Props are equally important. Miles Anderson, the director, has a passion in the theatre for 'moments of magic', and the circus lends itself wonderfully to this. He has sprinkled lots of moments of unexpected 'magic' throughout the show, and this has been a huge surprise and challenge to me. The material of Tilly No-Body is quite dark - hey, it starts with a suicide attempt. Miles's aesthetic is so colourful and playful, that he has found a contrapuntal style to the show that I never would have imagined. As an actor, I love it! So the early rehearsals have been littered with props - silk handkerchiefs, sponge balls, masks, feathers, whips and a walking globe. These too are part of the choreography of the staging, and we've not even talked about actually building a character yet!
Week 1: Entry 1: Creating a Safe Rehearsal Space
The key to creative freedom in a rehearsal room for me is undoubtedly a spirit of fun, collaboration and openness. Our director, Miles Anderson’s opening gambit on Monday September 13 was to express his desire that we should all have fun. The minute the process ceased to be fun for any of us, then the time had come to quit - or at least express that loss of fun.

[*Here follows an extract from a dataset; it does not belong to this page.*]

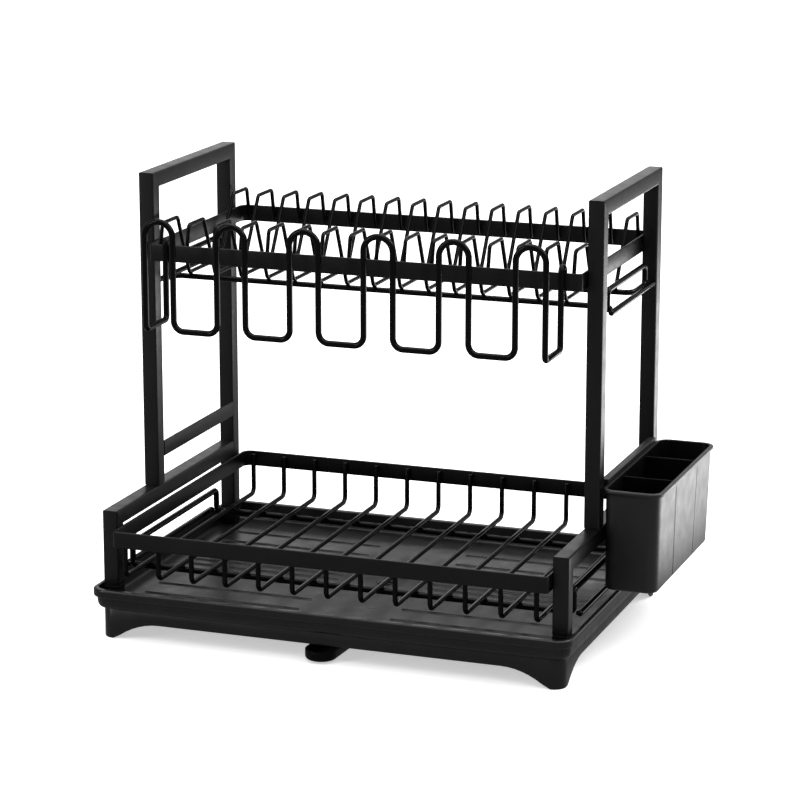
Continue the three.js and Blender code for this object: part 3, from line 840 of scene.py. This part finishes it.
def spout_point(x, y, z):
    """A point of the spout, turned about the drain to its rest angle."""
    cosine, sine = math.cos(-SPOUT_REST_ANGLE), math.sin(-SPOUT_REST_ANGLE)
    return (RACK_X + x * cosine - y * sine, x * sine + y * cosine, z)


def channel_ring(half, z, start=SPOUT_CUP_RADIUS - 1):
    """Open outline of the trough: down one side, round the tip and back up the other."""
    tip = SPOUT_WIDTH / 2 - SPOUT_REACH
    outline = [(-half, -start + (tip + start) * k / 12) for k in range(12)]
    outline += arc_points((0, tip), half, 180, 360, 32)
    outline += [(half, tip - (tip + start) * k / 12) for k in range(1, 13)]
    return [spout_point(x, y, z) for x, y in outline]


def drain_spout():
    """An open trough with a round cup under the drain, whose collar turns on the boss."""
    form = Form()
    half = SPOUT_WIDTH / 2
    inner = half - SPOUT_WALL
    floor = SPOUT_LOW + SPOUT_WALL
    fillet = 3.2
    shoulder = arc_points((0, SPOUT_LOW + fillet), fillet, -90, 0, 6)
    profile = [(half - fillet + dx, z) for dx, z in shoulder]
    soft_edge = ((0, 0.5), (0.15, 0.12), (0.5, 0))
    profile += [(half - amount, SPOUT_TOP - drop) for amount, drop in soft_edge]
    profile += [(inner + amount, SPOUT_TOP - drop) for amount, drop in reversed(soft_edge)]
    inner_fillet = fillet - 1
    hollow = arc_points((0, floor + inner_fillet), inner_fillet, 0, -90, 6)
    profile += [(inner - inner_fillet + dx, z) for dx, z in hollow]
    rings = [channel_ring(width, z) for width, z in profile]
    numbered = [form.ring(ring) for ring in rings]
    for a, b in zip(numbered, numbered[1:]):
        form.bridge(a, b, closed=False)
    form.faces.append(tuple(numbered[0]))
    form.faces.append(tuple(reversed(numbered[-1])))

    # Cup under the drain, open towards the trough, with the collar that turns on the boss
    cup_top = FLOOR_UNDER - GAP
    opening = math.asin(inner / SPOUT_CUP_RADIUS)
    outer_r, inner_r = SPOUT_CUP_RADIUS, SPOUT_CUP_RADIUS - SPOUT_WALL
    collar = BOSS_RADIUS + GAP
    shell = [(0.01, SPOUT_LOW), (outer_r - 1.5, SPOUT_LOW), (outer_r - 0.4, SPOUT_LOW + 0.4)]
    shell += [(outer_r, SPOUT_LOW + 1.5), (outer_r, SPOUT_TOP + 0.5)]
    hood = [(outer_r, SPOUT_TOP + 0.5), (outer_r, cup_top - 1), (outer_r - 0.3, cup_top - 0.3)]
    hood += [(outer_r - 1, cup_top), (collar + 0.6, cup_top), (collar, cup_top - 0.6)]
    hood += [(collar, SPOUT_COLLAR_LOW), (inner_r, SPOUT_COLLAR_LOW), (inner_r, SPOUT_TOP + 0.5)]
    bowl = [(inner_r, SPOUT_TOP + 0.5), (inner_r, floor), (0.01, floor)]

    def turned(profile_points, start, end, steps=56):
        strips = []
        for radius, z in profile_points:
            strips.append(form.ring([
                spout_point(radius * math.cos(a), radius * math.sin(a), z)
                for a in (start + (end - start) * k / steps for k in range(steps + 1))
            ]))
        for a, b in zip(strips, strips[1:]):
            form.bridge(a, b, closed=False)

    turned(hood, 0, 2 * math.pi)
    turned(shell, opening - math.pi / 2, 1.5 * math.pi - opening)
    turned(bowl, opening - math.pi / 2, 1.5 * math.pi - opening)
    own = ["drain_spout"]
    # The spout takes the darker plastic, a painted shade for its place under the tray
    piece("drain_spout_trough", form, PAINTED_SHADE_PLASTIC, "spout", own, PLASTIC_SHARP)


# ---------------------------------------------------------------- cutlery holder


def cutlery_holder():
    """The tub with its grooves and rolled rim, the lining with its dividers, and the flange."""
    _, rail_high = cad_box("right_cutlery_rail")
    low, high = cad_box("cutlery_holder")
    tub_low = Vector((rail_high.x + HOLDER_GAP, low.y, low.z))
    tub_high = Vector((high.x, high.y, HOLDER_TOP))
    middle = (tub_low + tub_high) / 2
    height = tub_high.z - tub_low.z
    walls = HOLDER_LIP + HOLDER_WALL
    dividers = [middle.y - DIVIDER_OFFSET, middle.y + DIVIDER_OFFSET]
    lean_run = 40
    groove_half, groove_depth = 1.1, 0.7
    groove_stations = []
    for y in dividers:
        groove_stations += [y + d * groove_half for d in (-1.3, -1, -0.55, 0, 0.55, 1, 1.3)]

    def ring(inset, z, grooved=False):
        """One ring of the tub; all walls but the one by the frame lean in towards the floor."""
        lean = HOLDER_TAPER * (tub_high.z - z) / height
        plan = rounded_rectangle(
            (tub_low.x + inset, tub_low.y + inset), (tub_high.x - inset, tub_high.y - inset),
            HOLDER_CORNER - inset, 10, groove_stations,
        )
        points = []
        for p, _ in plan:
            depth = 0.0
            if grooved and p.x > tub_high.x - inset - 0.01:
                for y in dividers:
                    away = abs(p.y - y) / groove_half
                    if away < 1:
                        depth = groove_depth * (1 - away * away)
            x = p.x - (lean if p.x > middle.x else 0) - depth
            # The end walls lean towards each other, and the shift fades out towards the middle
            y = p.y - math.copysign(lean, p.y - middle.y) * min(1, abs(p.y - middle.y) / lean_run)
            points.append((x, y, z))
        return points

    form = Form()
    floor_edge = 2.6
    rings = []
    for dx, dz in arc_points((0, 0), floor_edge, -90, 0, 5):
        rings.append(ring(HOLDER_LIP + floor_edge - dx, tub_low.z + floor_edge + dz, True))
    groove_top = tub_high.z - GROOVE_DROP
    rings.append(ring(HOLDER_LIP, groove_top - 1.5, True))
    rings.append(ring(HOLDER_LIP, groove_top))
    lip_low = tub_high.z - HOLDER_LIP_HEIGHT
    soft_edge = ((0, 0.9), (0.25, 0.25), (0.8, 0))
    for amount, drop in soft_edge:
        rings.append(ring(HOLDER_LIP - amount, lip_low - drop))
    edge = 1.1
    for dx, dz in arc_points((0, 0), edge, -90, 0, 4):
        rings.append(ring(edge - dx, lip_low + edge + dz))
    for dx, dz in arc_points((0, 0), edge, 0, 90, 4):
        rings.append(ring(edge - dx, tub_high.z - edge + dz))
    lining = [ring(walls - amount, tub_high.z - drop) for amount, drop in reversed(soft_edge)]
    form.loft([*rings, lining[0]], cap_start=True)
    own, body, slot = ["cutlery_holder"], "cutlery_holder", "tray_plastic"
    piece("cutlery_holder_tub", form, HOLDER_PLASTIC, body, own, HOLDER_SHARP)

    # The lining and the dividers take the darker plastic, a painted shade inside the tub
    inside = Form()
    fillet = 2.0
    inner_floor = tub_low.z + 2
    for dx, dz in arc_points((0, 0), fillet, 0, -90, 4):
        lining.append(ring(walls + fillet - dx, inner_floor + fillet + dz))
    inside.loft(lining, cap_end=True)
    for y in dividers:
        divider(inside, tub_low, tub_high, y, height, walls)
    piece("cutlery_holder_seats", inside, PAINTED_SHADE_PLASTIC, body, (), HOLDER_SHARP)

    flange = Form()
    rail_flange(flange, tub_low.x + HOLDER_LIP)
    piece("cutlery_holder_flange", flange, HOLDER_PLASTIC, body, (), HOLDER_SHARP)


def divider(form, tub_low, tub_high, y, height, walls):
    """A thin wall across the tub, with a rounded top edge."""
    rings = []
    bite = 0.8
    top = tub_high.z - DIVIDER_DROP
    rounding = ((top - 1, 0.9), (top - 0.4, 0.8), (top - 0.1, 0.5), (top, 0.15))
    for z, half in ((tub_low.z + 1, 1.1), *rounding):
        lean = HOLDER_TAPER * (tub_high.z - z) / height
        x0, x1 = tub_low.x + walls - bite, tub_high.x - walls - lean + bite
        y0, y1 = y - half, y + half
        rings.append([(x0, y0, z), (x1, y0, z), (x1, y1, z), (x0, y1, z)])
    form.loft(rings, cap_start=True, cap_end=True)


def rail_flange(form, wall_x):
    """A flange from the rim over the cutlery rail, between the uprights, with rounded edges."""
    rail_low, rail_high = cad_box("right_cutlery_rail")
    _, front_high = cad_box("right_front_upright")
    rear_low, _ = cad_box("right_rear_upright")
    y0, y1 = front_high.y + FLANGE_END_GAP, rear_low.y - FLANGE_END_GAP
    under = rail_high.z + GAP
    top = under + FLANGE
    hook_x = rail_low.x - GAP
    tip = top - FLANGE_DROP
    lip_low = HOLDER_TOP - HOLDER_LIP_HEIGHT
    edge = 0.7
    beside = rail_high.x + HOLDER_GAP
    outline = [(wall_x, lip_low), (beside, lip_low), (beside, under)]
    outline += [(hook_x, under), (hook_x, tip + 0.4), (hook_x - 0.4, tip)]
    outline += [(hook_x - FLANGE + 0.4, tip), (hook_x - FLANGE, tip + 0.4)]
    outline += arc_points((hook_x - FLANGE + edge, top - edge), edge, 180, 90, 4)
    outline += arc_points((wall_x - edge, top - edge), edge, 90, 0, 4)
    rings = []
    centre = Vector((wall_x - FLANGE, top - FLANGE))
    end_round, end_share = 0.35, 0.035
    stations = ((y0, end_share), (y0 + end_round, 0), (y1 - end_round, 0), (y1, end_share))
    for y, share in stations:
        corners = [Vector(corner).lerp(centre, share) for corner in outline]
        rings.append([(corner.x, y, corner.y) for corner in corners])
    form.loft(rings, cap_start=True, cap_end=True)


# ---------------------------------------------------------------- camera, light and floor

CAMERA_LENS = 136.8
CAMERA_PLACE = (0.87355, -2.4289, 0.83305)
CAMERA_DOWN = 13.81
CAMERA_TURN = 19.987
FLOOR_REACH = 14
ROOM_STRENGTH = 0.32
CEILING_DIRECTION = (-0.25, -0.1, -1)
CEILING_SPREAD = 100
CEILING_STRENGTH = 3.0

# Name, place, aim, size in metres and power in watts
AREA_LIGHTS = (
    ("key", (2.2, 1.2, 2.4), (0, 0, 0.2), (0.9, 0.9), 34),
    ("back_card", (-1.2, 3.6, 1.25), (0, 0, 0.1), (2.0, 0.8), 7),
    ("top", (-0.3, 0.3, 2.8), (0, 0, 0.2), (2.2, 1.6), 22),
    ("low_right", (0.8, 0.75, 0.02), (0.8, 0.75, 1), (1.0, 1.3), 20),
    ("strip", (-1.6, -1.9, 1.2), (0, 0, 0.2), (0.25, 1.6), 18),
)


def camera():
    """The photograph's view, as solved from its edges; the angles are in degrees."""
    data = bpy.data.cameras.new("photo_view")
    data.sensor_width = 36
    data.lens = CAMERA_LENS
    data.clip_end = 60
    made = bpy.data.objects.new("photo_view", data)
    made.location = CAMERA_PLACE
    made.rotation_euler = (math.radians(90 - CAMERA_DOWN), 0, math.radians(CAMERA_TURN))
    bpy.context.scene.collection.objects.link(made)
    bpy.context.scene.camera = made


def area_light(name, location, target, size, power):
    data = bpy.data.lights.new(name, "AREA")
    data.shape = "RECTANGLE"
    data.size, data.size_y = size
    data.energy = power
    made = bpy.data.objects.new(name, data)
    made.location = location
    made.rotation_euler = (Vector(target) - Vector(location)).to_track_quat("-Z", "Y").to_euler()
    bpy.context.scene.collection.objects.link(made)


def sun(name, direction, spread, strength):
    data = bpy.data.lights.new(name, "SUN")
    data.angle = spread
    data.energy = strength
    made = bpy.data.objects.new(name, data)
    made.rotation_euler = Vector(direction).to_track_quat("-Z", "Y").to_euler()
    bpy.context.scene.collection.objects.link(made)


def studio():
    """Soft light from above and the right, in a dim room, so that the black keeps its tone."""
    world = bpy.data.worlds.new("studio")
    world.use_nodes = True
    sky = world.node_tree.nodes["Background"]
    sky.inputs["Color"].default_value = (1, 1, 1, 1)
    sky.inputs["Strength"].default_value = ROOM_STRENGTH
    bpy.context.scene.world = world
    bpy.context.scene.view_settings.view_transform = "Standard"
    sun("ceiling", CEILING_DIRECTION, math.radians(CEILING_SPREAD), CEILING_STRENGTH)
    for light in AREA_LIGHTS:
        area_light(*light)
    floor_sheet()


def floor_sheet():
    """A pale floor that the black pieces don't mirror; its small glow lightens the shadow on it."""
    mesh = bpy.data.meshes.new("floor")
    reach = FLOOR_REACH
    corners = [(-reach, -reach, 0), (reach, -reach, 0), (reach, reach, 0), (-reach, reach, 0)]
    mesh.from_pydata(corners, [], [(0, 1, 2, 3)])
    floor = bpy.data.objects.new("floor", mesh)
    floor.visible_glossy = False
    paper = bpy.data.materials.new("floor_paper")
    paper.use_nodes = True
    shader = paper.node_tree.nodes["Principled BSDF"]
    shader.inputs["Base Color"].default_value = (0.9, 0.9, 0.9, 1)
    shader.inputs["Roughness"].default_value = 0.9
    shader.inputs["Specular IOR Level"].default_value = 0.1
    shader.inputs["Emission Color"].default_value = (1, 1, 1, 1)
    shader.inputs["Emission Strength"].default_value = 0.5
    mesh.materials.append(paper)
    bpy.context.scene.collection.objects.link(floor)


camera()
studio()
for frame_side in ("left", "right"):
    side_frame(frame_side)
for rim_node in ("upper_rim", "lower_rim"):
    rim(rim_node)
for wire_node in PLATE_NODES:
    plate_wire(wire_node)
for wire_node in BASKET_NODES:
    basket_wire(wire_node)
base_wire("upper_base_wire", UPPER_BASE_RUNS, UPPER_BASE_WIRE)
base_wire("lower_base_wire", LOWER_BASE_RUNS, LOWER_BASE_WIRE)
for frame_side in ("left", "right"):
    side_rod(f"upper_{frame_side}_side_rod", UPPER_BASE_WIRE)
    side_rod(f"lower_{frame_side}_side_rod", LOWER_BASE_WIRE)
cup_holder()
drip_tray()
drain_spout()
cutlery_holder()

What does it mean - to have fun in a rehearsal room?

For me as an actor I have to know that I can trust everyone in the room to respect what I’m doing. I don’t mean that in any supercilious, precious way. I simply mean that if I’m expected to be vulnerable in the rehearsal room, then I need to know that no one in that room is going to ridicule or deride the offerings I dare to make.

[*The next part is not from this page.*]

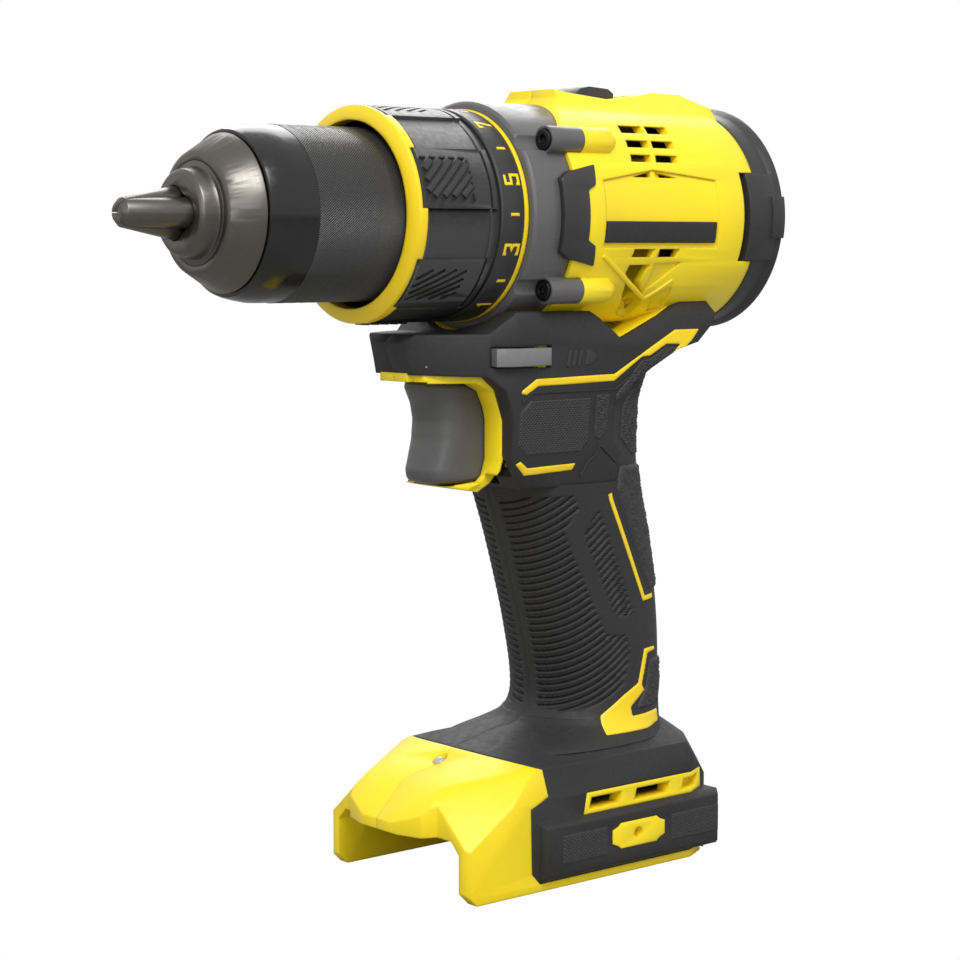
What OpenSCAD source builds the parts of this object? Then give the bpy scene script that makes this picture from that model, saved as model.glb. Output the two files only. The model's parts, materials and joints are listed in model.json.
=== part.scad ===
// Cordless drill driver, bare tool without its battery pack.
// The spindle axis runs along X with the chuck towards -X. The tool stands on the
// rims of its battery foot, so z = 0 is the underside of the foot.

/* [Overall] */
// Height of the spindle axis above the base
axis_height = 172.4; // [168:0.2:178]
// Clearance between parts that turn or slide on each other
running_gap = 0.1; // [0.06:0.02:0.16]

/* [Chuck] */
// Outer diameter of the chuck sleeve
sleeve_d = 43; // [42:0.2:44]
// Length of the chuck sleeve
sleeve_len = 41.3; // [40:0.1:43]
// Length of the steel cone ahead of the sleeve
cone_len = 8.2; // [6:0.1:9]
// Length of the nose ahead of the cone
nose_len = 4.6; // [3.6:0.1:6]
// Diameter of the nose
nose_d = 21.4; // [20:0.2:23]
// Diameter of each jaw
jaw_d = 7.2; // [6.8:0.1:7.4]
// Length of each jaw
jaw_len = 34; // [31:0.5:35]
// How far the closed jaws stand out of the nose
jaw_reach = 16.4; // [14:0.2:18]
// Angle between a jaw and the spindle axis
jaw_angle = 12.5; // [12:0.1:13]
// Diameter of the spindle thread that carries the chuck
spindle_thread_d = 12.7; // [12:0.1:13]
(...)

With a one-person show, the level of vulnerability is particularly high. There’s no one to turn to on stage except myself. I’m very lucky in this situation because the rehearsal room is a very familiar space to me - it’s the blackbox Arena theatre in the Department of Theatre and Dance at UC Davis. I teach actor-training in here, so I know it as a laboratory space. Also, there are only four of us in the rehearsal room: Miles (the director, whom I’ve known for 5 years and with whom I’ve worked as an actor); Reed Wagner (the Stage Manager and Miles’s chosen Assistant Director) and Sabba Rahbar (the Assistant Stage Manager). I asked Reed to be involved in this production as I’d seen him in action a year ago, as the Stage Manager in Sideshow’s previous production - Elephant’s Graveyard. Reed is a student majoring in Dramatic Art, and last year - at a mere 19 years of age - he had impressed me hugely with his ability to take an authoritative position with fellow undergraduates, graduates and faculty. His courtesy and maturity were striking. As Miles got to know Reed in our early production sessions, he was impressed by Reed’s insights into the script, and so Miles asked him to be his Assistant Director, as well as the Stage Manager, thereby giving him a double investment in the production’s growth. I was delighted.

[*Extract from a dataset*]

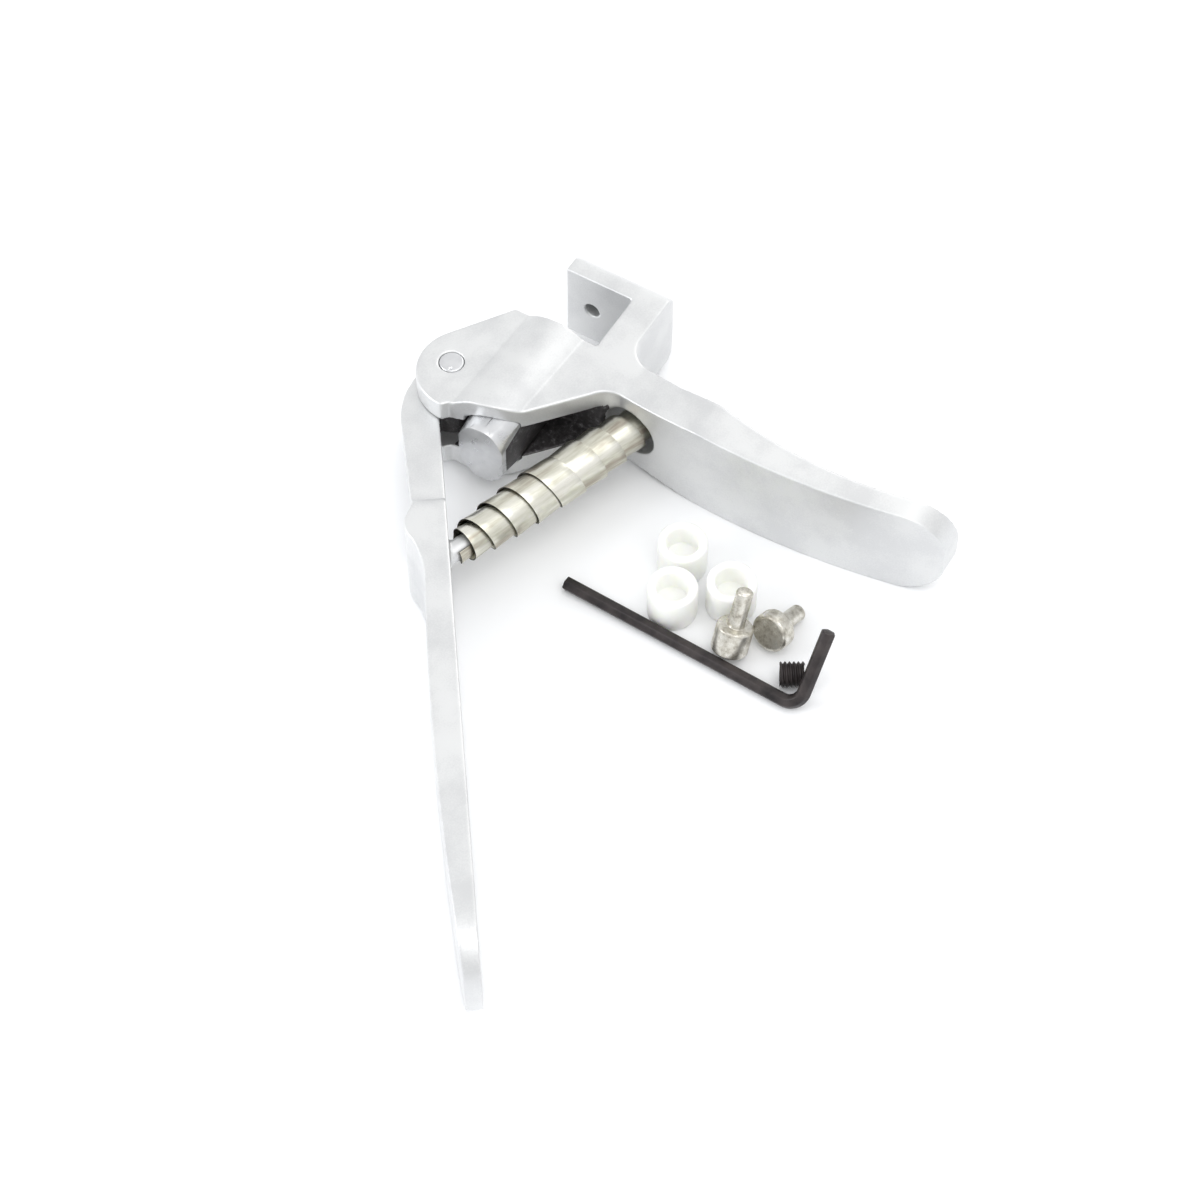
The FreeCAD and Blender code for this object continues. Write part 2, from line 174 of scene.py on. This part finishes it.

I’ve known Sabba Rahbar since her stage managerial involvement in a production of The Seagull in March of this year. She is also actively involved in the student theatre group, Studio 301. Sabba is another Drama Major whose intelligence and reliability belie her youth. Not only is she a rock-solid production member, she also has great insights into the material of Tilly No-Body.

So what a treat! To have 3 wonderful, creative and mature people in the rehearsal room. The need for a safe space is made all the more important by the fact that I’m faculty and two of them are students: it’s quite a vulnerable position in an educational institution to really try and practise what you preach. I’m the Professor of Acting: I need to show that I’m a decent actor, or my whole credibility is questioned. Also Tilly No-Body is tricky material - it involves someone having a nervous breakdown, it involves someone attempting suicide, it involves someone trying to be talented and sexy and inspirational to her husband, Frank Wedekind. It’s delicate terrain. All the more important that - as I squirm around on the floor having pretended to just take poison, or I cavort on top of a costume trunk attempting to lure my imaginary husband - the people in the rehearsal room don’t find this either deeply embarrassing or just plain funny! At the end of Week 1 of rehearsals, I’m feeling pretty okay! Thanks, team!